Nomad Client logs (if appropriate)

If possible please post relevant logs in the issue.

Logs and other artifacts may also be sent to: nomad-oss-debug@hashicorp.com

Please link to your Github issue in the email and reference it in the subject line:

To: nomad-oss-debug@hashicorp.com

Subject: GH-1234: Errors garbage collecting allocs

Emails sent to that address are readable by all HashiCorp employees but are not publicly visible.

Nomad Server logs (if appropriate)

I have taken the snapshot from the server and copied it locally, I can send it to you if needed, but I will also perform additional testing if given feedback. I can reproduce this 100% of the time and my current work around (the new job id works fine)

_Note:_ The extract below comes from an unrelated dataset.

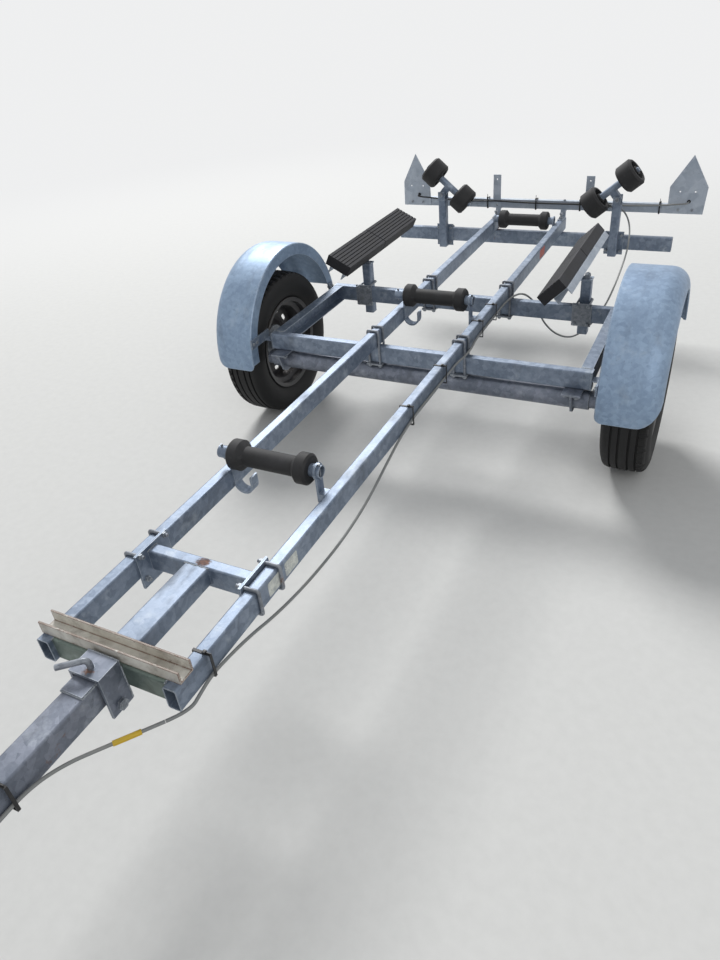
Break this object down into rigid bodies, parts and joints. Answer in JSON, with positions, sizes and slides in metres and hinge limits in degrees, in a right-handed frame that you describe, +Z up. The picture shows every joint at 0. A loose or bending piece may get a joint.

Dirrk commented 5 years ago

This issue was due to the meta variable "solr_cluster" not existing in the previous job. When it did work, I had it commented out and setup for json-file logging to view the logs in the ui. This was a known problem and not an issue with nomad.

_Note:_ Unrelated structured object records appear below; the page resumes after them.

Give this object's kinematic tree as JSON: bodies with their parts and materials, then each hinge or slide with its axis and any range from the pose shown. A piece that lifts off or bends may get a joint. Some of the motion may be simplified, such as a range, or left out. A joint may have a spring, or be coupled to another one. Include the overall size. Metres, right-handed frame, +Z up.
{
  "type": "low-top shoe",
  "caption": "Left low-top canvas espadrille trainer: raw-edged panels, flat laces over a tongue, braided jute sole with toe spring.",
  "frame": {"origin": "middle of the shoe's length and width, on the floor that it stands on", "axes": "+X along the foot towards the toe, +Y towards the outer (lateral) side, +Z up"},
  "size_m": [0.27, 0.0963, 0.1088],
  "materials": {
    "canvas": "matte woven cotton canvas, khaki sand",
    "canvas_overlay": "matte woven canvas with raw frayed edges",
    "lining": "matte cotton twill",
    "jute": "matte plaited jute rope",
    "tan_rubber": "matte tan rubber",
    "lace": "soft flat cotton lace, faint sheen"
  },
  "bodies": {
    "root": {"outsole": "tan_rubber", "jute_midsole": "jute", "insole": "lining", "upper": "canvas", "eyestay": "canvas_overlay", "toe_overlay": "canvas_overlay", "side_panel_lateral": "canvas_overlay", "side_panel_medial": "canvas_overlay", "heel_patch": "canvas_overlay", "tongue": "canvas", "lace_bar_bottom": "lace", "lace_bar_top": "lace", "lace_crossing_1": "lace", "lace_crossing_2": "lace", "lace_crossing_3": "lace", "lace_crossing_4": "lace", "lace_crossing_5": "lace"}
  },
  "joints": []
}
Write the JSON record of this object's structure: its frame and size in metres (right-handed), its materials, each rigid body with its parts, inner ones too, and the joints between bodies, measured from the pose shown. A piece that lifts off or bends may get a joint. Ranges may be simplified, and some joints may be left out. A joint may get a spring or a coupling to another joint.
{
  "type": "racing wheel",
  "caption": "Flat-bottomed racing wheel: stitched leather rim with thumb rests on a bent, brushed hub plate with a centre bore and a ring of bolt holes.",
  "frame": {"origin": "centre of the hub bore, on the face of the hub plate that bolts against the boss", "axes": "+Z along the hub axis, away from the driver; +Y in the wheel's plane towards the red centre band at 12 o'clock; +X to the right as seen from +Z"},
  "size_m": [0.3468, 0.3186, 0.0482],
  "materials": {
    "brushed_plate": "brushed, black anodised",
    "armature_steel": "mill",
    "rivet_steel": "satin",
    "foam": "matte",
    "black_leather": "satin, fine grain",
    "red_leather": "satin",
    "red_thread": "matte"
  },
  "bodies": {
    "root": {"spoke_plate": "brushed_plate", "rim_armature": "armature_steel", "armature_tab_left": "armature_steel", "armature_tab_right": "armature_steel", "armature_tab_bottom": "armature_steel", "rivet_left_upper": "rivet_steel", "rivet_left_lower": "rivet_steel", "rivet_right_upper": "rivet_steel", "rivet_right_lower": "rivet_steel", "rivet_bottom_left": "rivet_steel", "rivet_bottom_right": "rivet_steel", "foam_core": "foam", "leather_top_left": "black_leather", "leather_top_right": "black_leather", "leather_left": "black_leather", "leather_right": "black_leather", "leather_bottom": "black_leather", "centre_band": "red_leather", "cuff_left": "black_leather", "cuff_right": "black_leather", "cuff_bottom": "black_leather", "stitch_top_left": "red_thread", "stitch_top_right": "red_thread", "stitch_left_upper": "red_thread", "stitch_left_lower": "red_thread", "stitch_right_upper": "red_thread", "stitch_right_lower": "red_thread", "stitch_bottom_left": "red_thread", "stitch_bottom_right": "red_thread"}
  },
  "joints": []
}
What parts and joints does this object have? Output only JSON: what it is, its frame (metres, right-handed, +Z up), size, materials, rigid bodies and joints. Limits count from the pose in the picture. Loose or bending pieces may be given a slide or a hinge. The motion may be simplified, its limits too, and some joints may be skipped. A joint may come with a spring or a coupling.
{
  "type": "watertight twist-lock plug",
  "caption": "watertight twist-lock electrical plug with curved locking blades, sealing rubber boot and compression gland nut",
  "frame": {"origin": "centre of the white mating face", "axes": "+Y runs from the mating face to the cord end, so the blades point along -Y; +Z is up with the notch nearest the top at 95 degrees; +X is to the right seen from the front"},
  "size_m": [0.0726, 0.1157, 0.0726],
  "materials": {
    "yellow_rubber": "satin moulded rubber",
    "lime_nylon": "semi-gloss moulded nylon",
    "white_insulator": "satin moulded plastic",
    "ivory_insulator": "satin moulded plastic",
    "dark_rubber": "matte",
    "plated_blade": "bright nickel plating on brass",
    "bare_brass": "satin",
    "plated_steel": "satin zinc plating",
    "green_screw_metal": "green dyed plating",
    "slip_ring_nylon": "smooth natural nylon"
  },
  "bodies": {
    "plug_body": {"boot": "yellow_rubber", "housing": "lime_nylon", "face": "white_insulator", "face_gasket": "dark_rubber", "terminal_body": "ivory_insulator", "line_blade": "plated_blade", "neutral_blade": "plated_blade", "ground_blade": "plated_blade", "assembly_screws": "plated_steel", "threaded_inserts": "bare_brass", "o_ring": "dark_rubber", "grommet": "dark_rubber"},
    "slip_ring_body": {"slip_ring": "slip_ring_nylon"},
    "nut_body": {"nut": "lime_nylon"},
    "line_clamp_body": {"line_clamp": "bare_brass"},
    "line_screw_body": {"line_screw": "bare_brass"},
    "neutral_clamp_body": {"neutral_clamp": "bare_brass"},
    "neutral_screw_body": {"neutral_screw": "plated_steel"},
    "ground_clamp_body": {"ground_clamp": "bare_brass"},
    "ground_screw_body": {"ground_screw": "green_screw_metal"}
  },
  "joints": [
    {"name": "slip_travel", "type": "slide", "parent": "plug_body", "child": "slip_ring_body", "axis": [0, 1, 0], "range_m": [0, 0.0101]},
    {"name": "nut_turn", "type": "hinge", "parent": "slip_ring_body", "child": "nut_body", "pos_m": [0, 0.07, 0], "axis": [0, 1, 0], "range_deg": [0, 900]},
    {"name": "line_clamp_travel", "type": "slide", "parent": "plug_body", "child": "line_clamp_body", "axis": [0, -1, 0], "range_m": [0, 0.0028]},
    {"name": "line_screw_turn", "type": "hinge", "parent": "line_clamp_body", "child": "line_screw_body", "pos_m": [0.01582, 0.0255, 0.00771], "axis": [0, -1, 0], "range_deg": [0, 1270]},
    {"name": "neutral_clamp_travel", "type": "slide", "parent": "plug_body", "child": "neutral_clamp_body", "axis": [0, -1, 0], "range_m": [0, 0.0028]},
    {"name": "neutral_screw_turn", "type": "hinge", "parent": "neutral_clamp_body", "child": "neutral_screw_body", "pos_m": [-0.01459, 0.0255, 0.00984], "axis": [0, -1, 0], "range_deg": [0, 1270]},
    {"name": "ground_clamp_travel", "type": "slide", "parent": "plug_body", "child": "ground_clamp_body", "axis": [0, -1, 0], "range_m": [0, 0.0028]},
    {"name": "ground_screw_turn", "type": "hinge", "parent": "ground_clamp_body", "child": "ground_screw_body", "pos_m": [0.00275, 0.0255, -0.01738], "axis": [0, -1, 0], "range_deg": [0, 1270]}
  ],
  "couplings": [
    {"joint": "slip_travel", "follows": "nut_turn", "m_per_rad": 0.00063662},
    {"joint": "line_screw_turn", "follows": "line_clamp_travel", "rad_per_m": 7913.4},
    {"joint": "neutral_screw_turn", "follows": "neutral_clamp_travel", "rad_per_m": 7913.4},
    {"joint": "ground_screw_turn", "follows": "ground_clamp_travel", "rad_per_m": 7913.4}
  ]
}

github-actions[bot] commented 1 year ago

I'm going to lock this issue because it has been closed for 120 days ⏳. This helps our maintainers find and focus on the active issues. If you have found a problem that seems similar to this, please open a new issue and complete the issue template so we can capture all the details necessary to investigate further.